Kidiyoor Nihal, Former National Secretary of SIO India

We live in a country where secularism is the fundamental ethos of our country. The Constitution, which reflects our aspirations and trajectory, upholds the principle of secularism as a cherished value. Saying that our secularism isn’t allergic to religion as countries like France. Here the connotation of secularism is that there wouldn’t be discrimination based on any religion, and the State wouldn’t have patronage of religion.

In this present milieu if we analyze the things unfolding, in Faizabad, Ayodhya where a Masjid, which stood for centuries was razed to the ground, a chariot yatra was carried out to flare communal sentiments across the nation, where the Supreme Court terms it, “egregious violation of rule of law” is now being celebrated as Civilizational endeavor to build a bhavya Ram Mandir.

There are many things to unpack. First, the wiping out of memory and thereby history and replaced with the story of valor and sacrifice for the goons and henchmen who desecrated the holy place. Secondly, the hypocrisy of the present government wherein they placed a hijab ban to maintain uniformity in the classroom and the head of the State turned priest for the so-called official national event. Finally, it is important to underscore that, usually in any Nation-state, there is an “other” who is created and the Hindutva forces are using cultural nationalism as an enabler to realize this project.

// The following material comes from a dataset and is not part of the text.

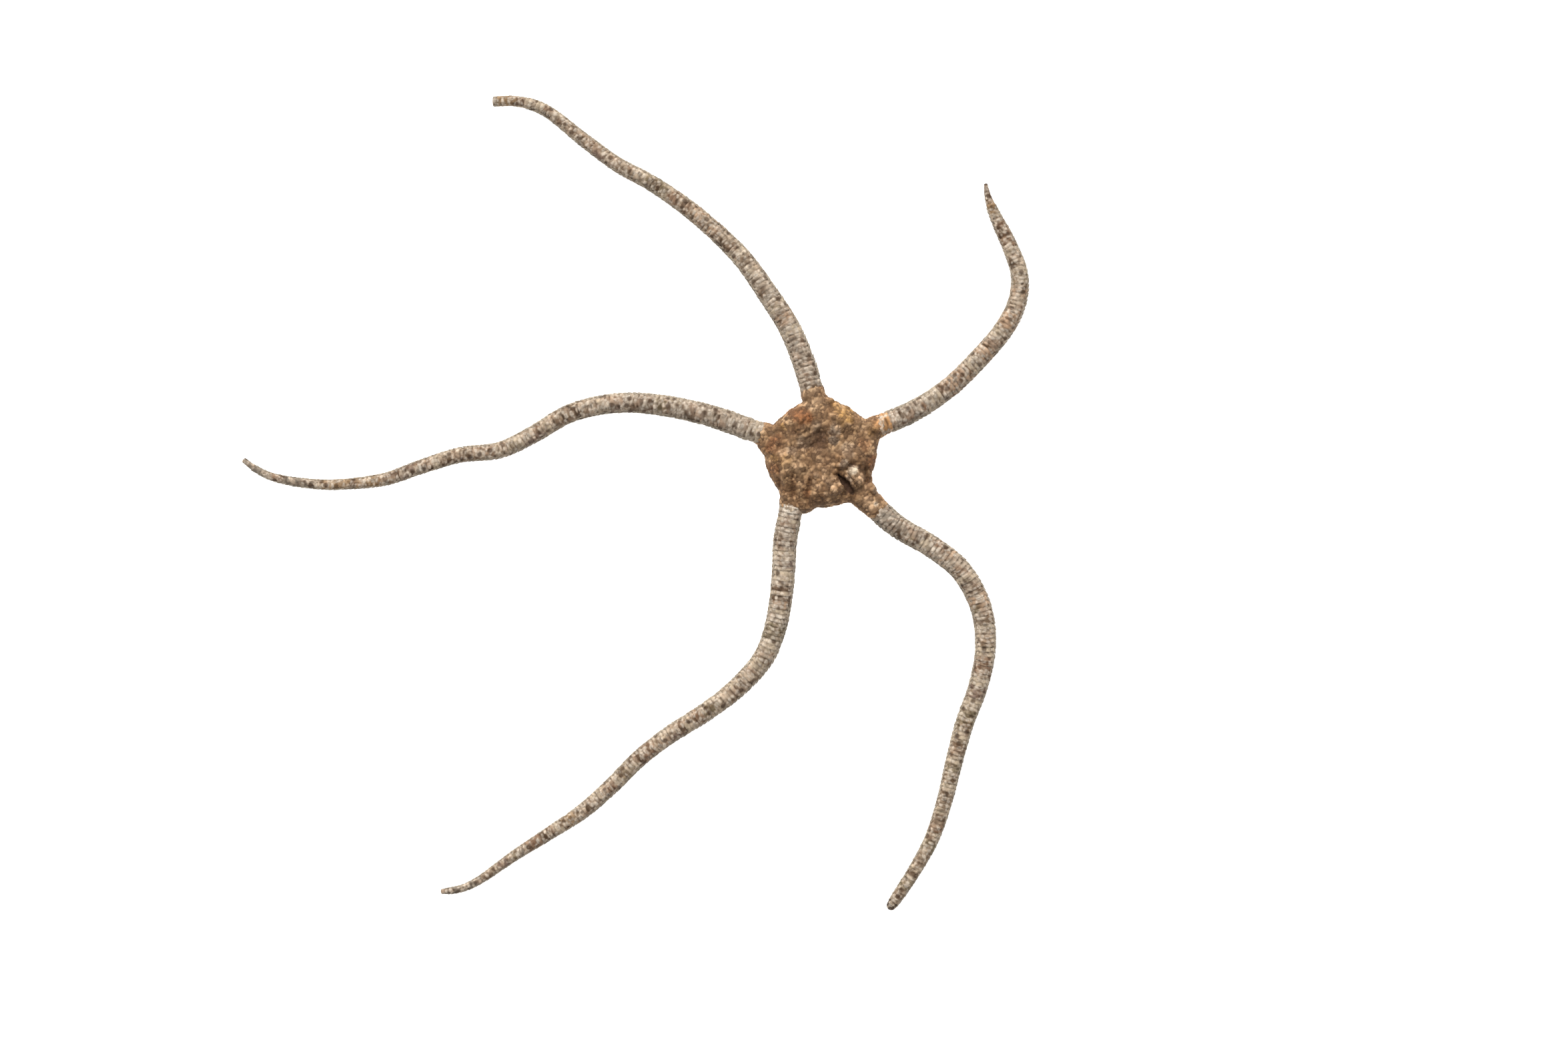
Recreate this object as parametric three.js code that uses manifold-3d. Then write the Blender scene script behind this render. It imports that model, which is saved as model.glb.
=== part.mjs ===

The “Ram Mandir” project has been at the center and the journey from single digit number to full majority. The project inauguration has exposed the instrumental use of religion, wherein the top seers of the Hindu community have refused to join the celebrations, terming it a political move. Our Polity needs a more nuanced discussion and engagement to understand the vast rubric of Indian secularism and the role of religion.